Ya pasaron, ya, al revés, en la realidad histórica, y muchas veces. Un siglo más tarde que Guillermo el Conquistador y la reina Matilde, el recíproco desembarco se producía y Bayeux era saqueada por Enrique I. Más tarde vino lo de Juana de Arco. Y después, infinitas historias más, interminablemente en la Historia. Al contemplador, muy ilusionado al principio ante la primera lámina de la reproducción en el libro de lujo, también la tira bordada acaba por antojársele interminable. Las escenas de desembarco y de guerra se reproducen simétricamente, como en un arabesco… ¡Qué diferencia entre el decorativismo en que esto acaba y la calidad, ya pictórica, que otorga la composición única al otro bordado, el del tapiz de San Jorge! También importa advertir el carácter anónimo de las figuras en la pieza de Bayeux seriadas — apenas si en una de las viñetas Guillermo cabalga como uno cualquiera de sus guerreros, enseñándoles el rostro; pero esto es sólo una interpretación harto discutible—, contrasta con la apoteosis del Caballero en el bordado de nuestro Museo. Y los deliciosos oros extintos de éste con la coloración enteriza empleada por la reina Matilde —aunque tampoco sabemos, en realidad, si fue la reina Matilde—, pero el parangón que habrá de resultar más elocuente es el que encare las escenas respectivamente representadas: por un lado, la lucha del Héroe con el Monstruo: por otro lado, la mezcolanza armífera entre dos muchedumbres.

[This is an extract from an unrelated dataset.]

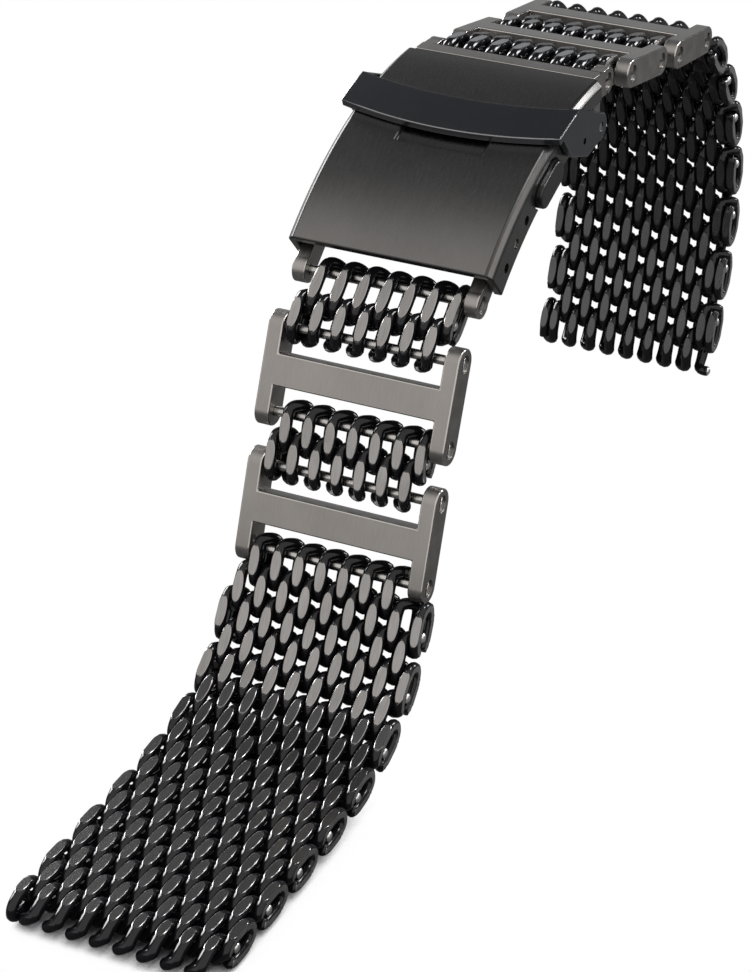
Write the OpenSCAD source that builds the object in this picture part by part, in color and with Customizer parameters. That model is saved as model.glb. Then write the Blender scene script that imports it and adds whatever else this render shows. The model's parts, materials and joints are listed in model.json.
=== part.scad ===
// Mesh watch band with H-shaped frame links and a folding clasp, closed on its wrist side.
// Millimetres. X runs across the band, Y from the front tip to the back, Z up.

/* [Mesh] */
// Distance between neighbouring loops of one row
loop_pitch = 2.44; // [2.0:0.02:2.8]
// Distance between neighbouring rows of the front half, which lies slack
front_step = 3.0; // [2.9:0.01:3.3]
// Distance between neighbouring rows of the rear half, which hangs taut
rear_step = 3.2; // [2.9:0.01:3.3]
// Width of the wire across the band
wire_width = 0.96; // [0.7:0.02:1.0]
// Thickness of the wire from the wrist side outwards
wire_height = 0.94; // [0.7:0.02:1.0]
// Height of the wire's middle above the middle of the band
coil_radius = 1.12; // [0.95:0.01:1.15]
// How much shorter a loop's straight part is than the distance between rows
hook_length = 1.4; // [1.3:0.02:1.5]
// Distance from a row's middle to the pin that carries it
pin_reach = 1.15; // [1.1:0.01:1.3]
// The same distance in the long row next to each end link
end_reach = 2.05; // [1.6:0.05:2.4]
// Loops in a full row
wide_loops = 9; // [7:1:9]
// Loops in a row that hangs on a pin between two arms
pin_loops = 7; // [5:1:7]
// Rows from the front frame down to the front tip
front_rows = 17; // [8:1:17]
// Rows from the rear frame down to the rear tip
rear_rows = 15; // [8:1:15]

/* [Frame links] */
// Distance between the two pins of a frame
frame_pins = 8.4; // [7.6:0.1:10]
// Width of one arm of a frame
frame_arm = 1.6; // [1.3:0.1:2.0]
// Thickness of a frame
frame_height = 3.1; // [2.6:0.1:3.4]
// Length of a frame's crossbar along the band
crossbar_length = 3.2; // [2.4:0.1:3.6]
// Height of a frame's crossbar
crossbar_height = 2.5; // [2.0:0.1:2.8]
// Diameter of a screw pin
pin_diameter = 1.0; // [0.8:0.02:1.0]
// Diameter of a screw pin's head
pin_head = 1.7; // [1.4:0.1:1.9]
// Length of a screw pin's head
pin_head_length = 0.75; // [0.5:0.05:0.9]

/* [Clasp] */
// Outside radius of the cover's curve
clasp_radius = 42.3; // [40:0.1:46]
// Width of one arm of an end link
link_arm = 1.43; // [1.2:0.01:1.8]
// Thickness of the cover's sheet
cover_sheet = 0.9; // [0.7:0.05:1.0]
// Height of the cover's side walls
cover_height = 4.1; // [3.8:0.1:4.4]
// Thickness of the safety latch
latch_sheet = 0.8; // [0.6:0.05:0.9]
// Thickness of the folding blades
blade_sheet = 0.9; // [0.7:0.05:1.0]
// Width of the folding blades
blade_width = 13; // [10:0.5:15]
// Diameter of the clasp's hinge pins
hinge_diameter = 1.0; // [0.8:0.05:1.1]
// Diameter of the spring bar's tips
bar_tip = 0.8; // [0.7:0.05:0.9]
// Distance between two adjusting holes in the cover
adjust_step = 2.8; // [2.6:0.1:3.0]
// How far a push button stands out of the cover's side
button_out = 0.65; // [0.55:0.05:0.8]

/* [Fits] */
// Clearance around a pin in its bore, on the radius
pin_gap = 0.05; // [0.03:0.01:0.08]
// Clearance around the spring bar's tip in an adjusting hole, on the radius
adjust_gap = 0.1; // [0.06:0.01:0.15]
// Side clearance between pieces that slide past each other
side_gap = 0.12; // [0.08:0.01:0.15]
// Side clearance between a row's loops and a frame's arms
row_gap = 0.24; // [0.2:0.02:0.4]
// Side clearance between a row's loops and an end link's arms
link_gap = 0.14; // [0.1:0.02:0.3]

/* [Hidden] */

steel = "#6f6b67";
dark_steel = "#2b2c30";
black = "#17181a";
eps = 0.01;
fine = 48;
round_fn = 32;

// Widths across the band, all worked out from the loops that lie between the arms.
row_width = (pin_loops - 0.5) * loop_pitch + wire_width;
arm_inside = row_width / 2 + row_gap;
arm_outside = arm_inside + frame_arm;
link_inside = row_width / 2 + link_gap;
link_outside = link_inside + link_arm;
half_cover = link_outside + side_gap + cover_sheet;

// Slopes of the pieces in the pose that is drawn, in degrees, rising towards the back.
front_slopes = [68, 65, 58, 48, 37, 26, 17, 11, 7, 4, 3, 2, 1.5, 1.5, 1.5, 1.5, 2];
rear_slopes = [-40, -44, -50, -56, -63, -71, -79, -86, -93, -99, -104, -107, -109, -110, -111];
front_frame_slopes = [70, 68];
front_link_slopes = [71, 72];
front_clasp_slopes = [50, 40];
front_end_slope = 39.5;
rear_clasp_slopes = [-9, -16];
rear_frame_slopes = [-10, -8];
rear_link_slopes = [-11, -13];

// The clasp's curve: every clasp piece is placed by an angle from the vertical and a radius.
// The origin is the middle of the lower blade's wrist side.
clasp_depth = 6.3;
adjust_depth = 2.7;
cover_hinge_depth = 3.9;
blade_hinge_depth = 4.4;
button_depth = 3.0;
rear_pin_depth = 1.6;
lower_low = clasp_radius - clasp_depth;
rest_angle = -14;
curve_centre = -lower_low * [sin(rest_angle), cos(rest_angle)];
function on_curve(radius, angle) = curve_centre + radius * [sin(angle), cos(angle)];
cover_start = -41.7;
cover_end = -2.1;
wall_bottom = clasp_radius - cover_height;
cover_ceiling = clasp_radius - cover_sheet;
adjust_radius = clasp_radius - adjust_depth;
adjust_turn = adjust_step / adjust_radius * 180 / PI;
adjust_middle = -34.2;
cover_hinge_angle = -5.6;
cover_hinge_radius = clasp_radius - cover_hinge_depth;
blade_hinge_angle = -29;
blade_hinge_radius = clasp_radius - blade_hinge_depth;
button_angle = -22.6;
button_radius = clasp_radius - button_depth;
rear_pin_angle = 3.6;
rear_pin_radius = clasp_radius - rear_pin_depth;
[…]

Muchos son los guerreros que, en aquella invasión de Inglaterra, se ve sucumbir. La lanza de San Jorge no hace más víctima que el horrible Dragón. Cierto, en el frontal barcelonés hay unos huesos y unos cráneos tirados por el suelo. Pero son los de las víctimas del Monstruo y, vencido el Monstruo, ya no habrá ninguna víctima ni ningún esqueleto más. Habrá la libertad. Porque la Princesa sólo espera el instante en que el Caballero — ¡cuán pálido su rostro, color de plata de luna! — consume su proeza para que a ella acuda a quitarle los hierros y a devolverla a su palacio y a su amor. Como en los trabajos de Hércules, en los combates del Caballero el resultado es definitivo. En las idas y vueltas, en cambio, de los desembarcos y de las invasiones…
Probablemente no hay modo de ser, por lo serio, un pacifista radical. Pero, siquiera como voto, cabe imaginar un futuro en que toda guerra lo sea para el aniquilamiento del Monstruo —así la que nosotros últimamente hicimos— y no para que una reina bordadora tenga que declarar, mediante unas letras, quienes son los unos y los otros, en el entrecruce de picas y de navíos.